Method choices affect governance under S.B. 261. Board oversight of climate-related financial risk will be more credible when the inventory’s decision trail is clear.

Committees should receive concise method summaries, uncertainty ranges for material categories, and explanations of year-over-year changes that separate methodology effects from genuine performance shifts.

Align these materials with the evidence file: Each disclosure line should map to specific records, and each material judgment should point to the approval that authorized it. Governance improves when the inventory can be read, tested and explained.

A Brief Note on AI

The GHG Protocol prescribes what must be counted, and how methods are selected, documented and disclosed; it does not prescribe software.

If a company uses AI to read invoices, organize records or propose estimates, the selected protocol method and identified data sources govern every step.

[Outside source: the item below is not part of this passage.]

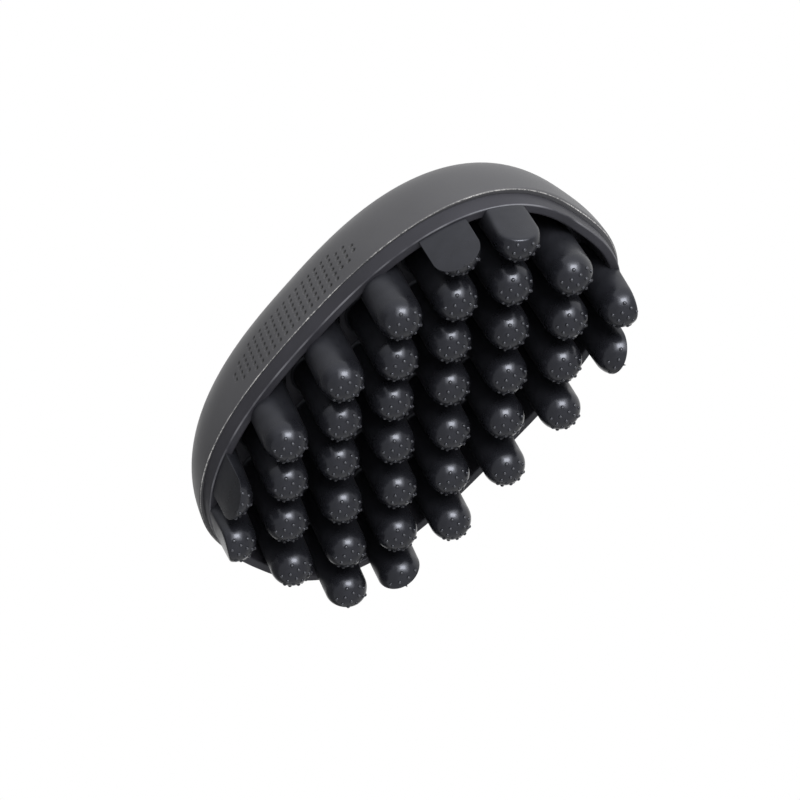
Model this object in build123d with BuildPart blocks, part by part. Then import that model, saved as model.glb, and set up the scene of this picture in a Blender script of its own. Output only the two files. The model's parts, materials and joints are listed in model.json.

AI may speed the work; it cannot redefine the rules. Keep model outputs traceable to inputs, note material assumptions, and prevent automated changes that would alter a disclosed method mid-cycle without documentation and explanation.

Conclusion

CARB’s statement removes uncertainty about which accounting rules to follow while the agency completes rulemaking.

With that question settled, the near-term task is to apply the GHG Protocol’s mechanics: Define methods by source and category, identify the information used to execute those methods, disclose assumptions and changes with precision, and keep a record that allows an independent reviewer to see how numbers were produced.

Taken together, those steps may produce disclosures that meet statutory expectations and may support assurance under S.B. 253. More broadly, S.B. 253 and S.B. 261 compliance can be based on the protocol’s methods and principles.

An overview of the GHG Protocol’s data sources, boundary rules, category-specific methods, disclosure obligations and accountable approvals is central to program design. By centering the protocol — and by treating tools as means rather than ends — reporting entities may meet their legal obligations and present decision-useful information to regulators, investors and the public.